U-pick orchard’s crops look good — so far
Published 7:15 am Friday, April 11, 2025

- Peaches flowering at Gem Orchards, Emmett, Idaho, April 9. (Courtesy Lance Phillips)
EMMETT, Idaho — Gem Orchards owner Lance Phillips likes how his crops look so far this season, but is not celebrating just yet.
“Apricots look good,” he said April 9, about two weeks after the U-pick orchard’s first-to-bloom, most frost-susceptible crop bloomed. “We lose apricots one out of three years without fail and we’ve got a full crop.”
Cherries and peaches “are in full bloom now and the weather has been advantageous” for the crops and for pollination, Phillips said. Apple and pear bloom wasn’t expected for another 10 days.
Gem’s tree fruits are making the most of a string of warm, sunny days that followed recent short-duration rains that came mostly from due west and thus weren’t too cold.
“We’ve seen mild days with good moisture, and nights that haven’t cooled as quickly — which supports good growth and steady growth and pollination,” Phillips said. “We have had three to four days of warm weather and tomorrow (April 10) is going to be perfect.”
“It doesn’t mean things couldn’t change,” he said.
Phillips, like many orchardists this time of year, is at risk of crop loss caused by nighttime temperatures dropping to a damage threshold and then persisting or — worse — dropping further.
Soil moisture and the supply of irrigation water are good, and “so far we’ve seen mild days, and nights that haven’t cooled as quickly, which supports good growth and steady growth,” he said.
Nights that are cool but not too cold have reduced the risk of crop loss and provided a head start on the next day’s growth in that soil does not have to warm as much to reach ideal temperature, Phillips said.
The lack of a hard frost in the past several weeks helped his crops avoid damage and continue to make progress, he said.
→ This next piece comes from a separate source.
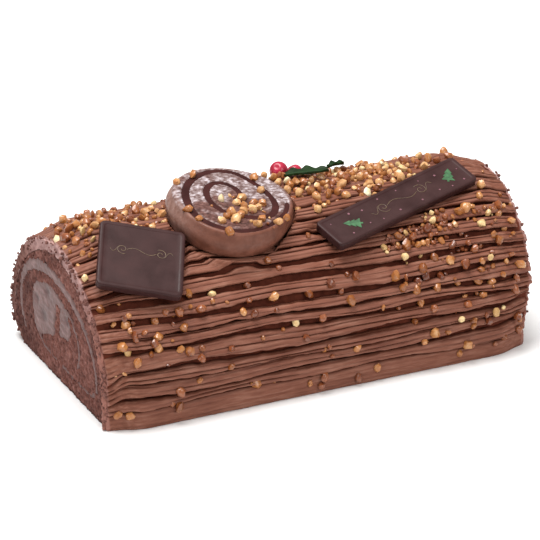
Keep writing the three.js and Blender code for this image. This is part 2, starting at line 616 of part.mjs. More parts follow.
// a piece of chopped nut: an uneven chunk with a few flat sides
function nutSolid(size, centre, random) {
  const block = new THREE.OctahedronGeometry(0.62 * size);
  block.deleteAttribute('normal');
  block.deleteAttribute('uv');
  const chunk = mergeVertices(block, 1e-4);
  const corners = chunk.getAttribute('position');
  for (let i = 0; i < corners.count; i += 1) {
    const pull = mix(0.78, 1.12, random());
    corners.setXYZ(i, corners.getX(i) * pull, corners.getY(i) * pull * 0.84, corners.getZ(i) * pull * 0.7);
  }
  const turn = new THREE.Euler(random() * Math.PI * 2, random() * Math.PI * 2, random() * Math.PI * 2);
  return placedSolid(chunk, new THREE.Matrix4().makeRotationFromEuler(turn).setPosition(centre));
}

// ---- building -----------------------------------------------------------------------------

const squareFrame = frameOf(squarePlaque);
const barFrame = frameOf(barPlaque);
const roundelFrame = frameOf(roundel);

const inBox = (matrix, halfX, halfY, low, high) => {
  const inverse = matrix.clone().invert();
  return (point, reach) => {
    const local = point.clone().applyMatrix4(inverse);
    const over = Math.abs(local.x) < halfX + reach && Math.abs(local.y) < halfY + reach;
    return over && local.z > low && local.z < high;
  };
};
const inDisc = (matrix, radius) => {
  const inverse = matrix.clone().invert();
  return (point, reach) => {
    const local = point.clone().applyMatrix4(inverse);
    return Math.hypot(local.x, local.y) < radius + reach && local.z < 4 && local.z > -20;
  };
};
const inBall = ({ centre, radius }) => (point, reach) =>
  point.distanceTo(new THREE.Vector3(...centre)) < radius + reach + clearance;
const inLeaf = ({ length, width, ...leaf }) => {
  const inverse = leafMatrix(leaf).invert();
  return (point, reach) => {
    const local = point.clone().applyMatrix4(inverse);
    const far = ((local.x - length / 2) / (length / 2)) ** 2 + (local.y / (width / 2)) ** 2;
    return far < 1 && local.z > -reach;
  };
};

const keepOuts = [
  inBox(squareFrame, squarePlaque.length / 2, squarePlaque.width / 2, -12, 4),
  inBox(barFrame, barPlaque.length / 2, barPlaque.width / 2, -12, 4),
  inDisc(roundelFrame, roundel.radius),
  ...berries.map(inBall),
  ...leaves.map(inLeaf),
];

const grown = {
  square: placedSolid(plaqueGeometry(squarePlaque, clearance), squareFrame),
  bar: placedSolid(plaqueGeometry(barPlaque, clearance), barFrame),
  roundel: placedSolid(roundelDisc(clearance), roundelFrame),
  berries: berries.map(({ centre, radius }) => placedSolid(
    new THREE.SphereGeometry(radius + clearance * 1.3, 14, 9),
    new THREE.Matrix4().setPosition(...centre),
  )),
  leaves: leaves.map((leaf) => placedSolid(leafGeometry(leaf, leafThickness, clearance * 1.2), leafMatrix(leaf))),
};

// a bed of icing under the slice, which rises round its foot as a collar
const collarRadius = roundel.radius + roundel.bulge + roundel.collarWidth;
const sliceBed = placedSolid(
  sliceShape(new THREE.CylinderGeometry(collarRadius, collarRadius + roundel.collarSpread, roundel.collarDepth, 32)
    .rotateX(Math.PI / 2)
    .translate(0, 0, roundel.collar - roundel.thickness - roundel.collarDepth / 2), { rim: true }),
  roundelFrame,
);
const nutRandom = randomStream(nutRule.seed + 1);
const icingNuts = nutSpots(keepOuts).slice(0, nutRule.solidCount)
  .map(({ centre, size }) => nutSolid(size, centre, nutRandom));
const bareCoat = toSolid(coatBody()).add(sliceBed).add(toSolid(moundGeometry()));
const coat = icingNuts.reduce((whole, nut) => whole.add(nut), bareCoat);
const icingSolid = tidySolid(cutAll(coat, [
  throughLog(rollOutline(clearance), 0.05),
  grown.square, grown.bar, grown.roundel, ...grown.berries, ...grown.leaves,
]));

const spongeSolid = tidySolid(throughLog(rollOutline(0)).subtract(fillingSolid(clearance, 0.02)));
const creamSolid = tidySolid(fillingSolid(0, 0));

const sliceNuts = roundelNuts.map(([across, along, size]) =>
  nutSolid(size, new THREE.Vector3(across, along, size * nutRule.sliceLift), nutRandom));
const sliceSolid = tidySolid(sliceNuts
  .reduce((whole, nut) => whole.add(nut), toSolid(roundelDisc()))
  .subtract(toSolid(swirlGeometry(clearance, clearance))));

const looks = {
  sponge: { color: palette.sponge, roughness: 0.95 },
  cream: { color: palette.cream, roughness: 0.6 },
  icing: { color: palette.icing, roughness: 0.55 },
  roulade: { color: palette.roulade, roughness: 0.5 },
  ganache: { color: palette.ganache, roughness: 0.4 },
  plaque: { color: palette.plaque, roughness: 0.35 },
  berry: { color: palette.berry, roughness: 0.15 },
  leaf: { color: palette.leaf, roughness: 0.3 },
};

const cake = new THREE.Group();

function addPiece(name, geometry, look, matrix) {
  const mesh = new THREE.Mesh(geometry, new THREE.MeshStandardMaterial({ ...looks[look], metalness: 0 }));
  mesh.name = name;
  if (matrix) matrix.decompose(mesh.position, mesh.quaternion, mesh.scale);
  cake.add(mesh);
}

addPiece('sponge', toGeometry(spongeSolid), 'sponge');
addPiece('filling', toGeometry(creamSolid), 'cream');
addPiece('icing', toGeometry(icingSolid), 'icing');
addPiece('roundel', toGeometry(sliceSolid), 'roulade', roundelFrame);
addPiece('swirl', toGeometry(toSolid(swirlGeometry(0, 0))), 'ganache', roundelFrame);
addPiece('square_plaque', plaqueGeometry(squarePlaque), 'plaque', squareFrame);
addPiece('bar_plaque', plaqueGeometry(barPlaque), 'plaque', barFrame);
for (const { name, centre, radius } of berries) {
  const berry = new THREE.SphereGeometry(radius, 14, 9);
  addPiece(name, berry, 'berry', new THREE.Matrix4().setPosition(...centre));
}
for (const leaf of leaves) addPiece(leaf.name, leafGeometry(leaf, leafThickness), 'leaf', leafMatrix(leaf));

export default cake;
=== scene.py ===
import json
import math

import bmesh
import bpy
import numpy as np
from mathutils import Euler, Matrix, Vector, noise

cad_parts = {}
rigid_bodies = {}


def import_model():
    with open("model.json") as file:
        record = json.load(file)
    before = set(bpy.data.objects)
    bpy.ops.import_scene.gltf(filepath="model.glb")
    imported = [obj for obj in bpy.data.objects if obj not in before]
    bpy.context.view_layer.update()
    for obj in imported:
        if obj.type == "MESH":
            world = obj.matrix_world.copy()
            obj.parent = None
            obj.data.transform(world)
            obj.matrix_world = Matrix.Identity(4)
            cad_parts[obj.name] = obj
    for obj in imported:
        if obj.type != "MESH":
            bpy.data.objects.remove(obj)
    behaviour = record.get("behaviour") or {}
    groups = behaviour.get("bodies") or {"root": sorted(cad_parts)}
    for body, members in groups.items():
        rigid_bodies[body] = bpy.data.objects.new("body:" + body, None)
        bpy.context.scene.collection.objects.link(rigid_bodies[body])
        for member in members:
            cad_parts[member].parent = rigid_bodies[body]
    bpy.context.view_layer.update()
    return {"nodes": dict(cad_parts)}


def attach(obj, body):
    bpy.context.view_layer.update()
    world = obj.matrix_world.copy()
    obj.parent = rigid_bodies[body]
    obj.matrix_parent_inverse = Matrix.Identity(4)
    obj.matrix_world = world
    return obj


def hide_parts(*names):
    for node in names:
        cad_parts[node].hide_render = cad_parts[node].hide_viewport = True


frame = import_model()
mm = 0.001  # sizes below are in millimetres, and meshes are made in metres
print("frame loaded:", len(frame["nodes"]), "nodes")


# small helpers

def mix(a, b, t):
    return a + (b - a) * t


def smooth(t):
    u = np.clip(t, 0, 1)
    return u * u * (3 - 2 * u)


def throughThree(values, t):  # the parabola through values at t = 0, 0.5 and 1
    left, middle, right = values
    return left * (1 - t) * (1 - 2 * t) + middle * 4 * t * (1 - t) + right * t * (2 * t - 1)


def randomStream(seed):
    mask = 0xFFFFFFFF
    state = seed & mask

    def draw():
        nonlocal state
        state = (state + 0x6D2B79F5) & mask
        mixed = ((state ^ (state >> 15)) * (1 | state)) & mask
        mixed = ((mixed + (mixed ^ (mixed >> 7)) * (61 | mixed)) & mask) ^ mixed
        return (mixed ^ (mixed >> 14)) / 4294967296

    return draw


def lump(x, y, z):
    return noise.noise(Vector((x, y, z)))


def addObject(name, data):
    made = bpy.data.objects.new(name, data)
    bpy.context.scene.collection.objects.link(made)
    return made


def meshFrom(name, points, edges=(), faces=()):  # points in millimetres
    mesh = bpy.data.meshes.new(name)
    mesh.from_pydata([tuple(p) for p in np.asarray(points, float) * mm], list(edges), list(faces))
    return mesh


def meshPiece(name, points, faces, material):
    mesh = meshFrom(name, points, faces=[tuple(face) for face in faces])
    mesh.materials.append(material)
    mesh.polygons.foreach_set("use_smooth", [True] * len(mesh.polygons))
    mesh.update()
    return addObject(name, mesh)


def finishPiece(piece, slot, *nodes, sharp=None):
    if sharp is not None:
        piece.data.set_sharp_from_angle(angle=math.radians(sharp))
    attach(piece, "root")
    if nodes:
        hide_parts(*nodes)
    piece.data.calc_loop_triangles()
    print(piece.name, len(piece.data.loop_triangles), "triangles")


def paint(piece, name, values):  # a number for every point, read by the materials
    made = piece.data.attributes.new(name, "FLOAT", "POINT")
    made.data.foreach_set("value", np.asarray(values, np.float32))


def rowsToSurface(rows):  # closed skin over a stack of closed rings, with a fan at each end
    count = len(rows[0])
    points = [p for row in rows for p in row]
    faces = []
    for r in range(len(rows) - 1):
        for i in range(count):
            j = (i + 1) % count
            faces.append((r * count + i, r * count + j, (r + 1) * count + j, (r + 1) * count + i))
    low, high = len(points), len(points) + 1
    points += [np.mean(rows[0], axis=0), np.mean(rows[-1], axis=0)]
    last = (len(rows) - 1) * count
    for i in range(count):
        j = (i + 1) % count
        faces.append((low, j, i))
        faces.append((high, last + i, last + j))
    return np.array(points), faces


def blockSurface(counts, place):  # the skin of a bent block: place(u, v, w) gives a point, all from 0 to 1
    index, points, faces, shares = {}, [], [], []

    def at(*cell):
        if cell not in index:
            share = [c / n for c, n in zip(cell, counts)]
            index[cell] = len(points)
            points.append(place(*share))
            shares.append(share)
        return index[cell]

    for axis in range(3):
        a, b = (axis + 1) % 3, (axis + 2) % 3
        for side in (0, counts[axis]):
            for i in range(counts[a]):
                for j in range(counts[b]):
                    ring = []
                    for di, dj in ((0, 0), (1, 0), (1, 1), (0, 1)):
                        cell = [0, 0, 0]
                        cell[axis], cell[a], cell[b] = side, i + di, j + dj
                        ring.append(at(*cell))
                    faces.append(tuple(ring if side else ring[::-1]))
    return np.array(points), faces, np.array(shares)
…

Last winter brought good snowpack and temperatures, Phillips said.
“We had a nice, cold winter,” he said. “We had steady, cold temperatures and not a lot of fluctuations that were waking plants too early.”
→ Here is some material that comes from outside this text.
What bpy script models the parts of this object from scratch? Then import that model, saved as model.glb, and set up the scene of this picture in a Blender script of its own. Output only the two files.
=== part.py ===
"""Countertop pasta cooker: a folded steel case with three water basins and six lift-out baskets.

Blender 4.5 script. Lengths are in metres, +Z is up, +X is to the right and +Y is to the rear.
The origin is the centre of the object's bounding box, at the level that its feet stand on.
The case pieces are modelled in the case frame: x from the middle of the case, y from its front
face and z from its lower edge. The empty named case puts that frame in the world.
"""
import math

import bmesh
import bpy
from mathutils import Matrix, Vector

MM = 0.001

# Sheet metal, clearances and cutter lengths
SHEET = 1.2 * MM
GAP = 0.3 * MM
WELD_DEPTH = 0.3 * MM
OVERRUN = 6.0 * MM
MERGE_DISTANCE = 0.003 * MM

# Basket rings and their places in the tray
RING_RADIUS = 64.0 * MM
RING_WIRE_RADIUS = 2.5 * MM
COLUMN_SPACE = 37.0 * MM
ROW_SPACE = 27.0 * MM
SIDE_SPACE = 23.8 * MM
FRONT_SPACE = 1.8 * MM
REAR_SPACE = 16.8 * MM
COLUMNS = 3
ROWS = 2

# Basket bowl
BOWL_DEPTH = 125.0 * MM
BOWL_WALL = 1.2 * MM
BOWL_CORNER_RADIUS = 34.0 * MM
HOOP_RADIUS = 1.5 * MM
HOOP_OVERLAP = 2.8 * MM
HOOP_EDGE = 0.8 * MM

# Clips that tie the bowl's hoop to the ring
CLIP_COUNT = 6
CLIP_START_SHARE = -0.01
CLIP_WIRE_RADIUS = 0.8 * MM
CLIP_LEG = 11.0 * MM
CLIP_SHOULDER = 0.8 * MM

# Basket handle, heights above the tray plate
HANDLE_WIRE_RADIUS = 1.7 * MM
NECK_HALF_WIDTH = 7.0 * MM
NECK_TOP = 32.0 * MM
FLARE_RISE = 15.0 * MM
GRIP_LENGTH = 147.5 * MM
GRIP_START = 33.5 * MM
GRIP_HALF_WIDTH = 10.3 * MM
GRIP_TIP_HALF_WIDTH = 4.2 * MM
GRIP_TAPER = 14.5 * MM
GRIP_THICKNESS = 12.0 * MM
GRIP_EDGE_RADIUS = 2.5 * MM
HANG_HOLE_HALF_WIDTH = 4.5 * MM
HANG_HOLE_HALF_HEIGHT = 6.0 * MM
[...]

Winter temperatures were low enough to reduce pest pressure — slightly normal for now — but not so low that it damaged buds, fruit and wood, Phillips said.
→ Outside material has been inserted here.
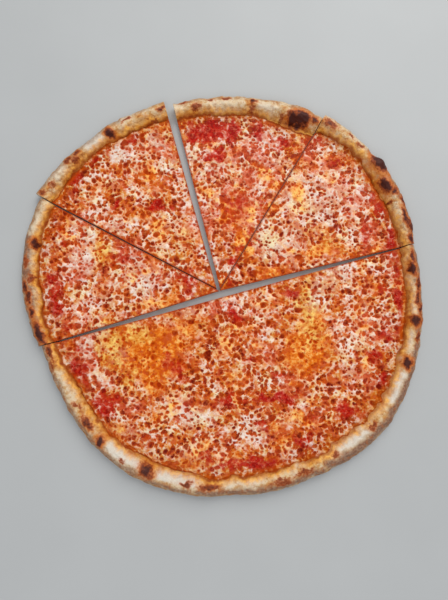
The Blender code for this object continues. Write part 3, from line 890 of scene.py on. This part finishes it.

Crop progress is similar to that of a year ago and “right on schedule” compared to long-term averages, he said. Crops as of early to mid-April were on schedule in 2024, and about two weeks behind in 2023 in a wet, cold spring that kept soil temperatures low.
Last year’s final spring frost was April 30. Spring frost risk in the Emmett area typically ends around May 9 or May 10.
“Things could change,” Phillips said. “And we could get wind, hail, etc. Until the day the fruit comes off the tree and someone pays me for it, we’re not out of the doghouse.”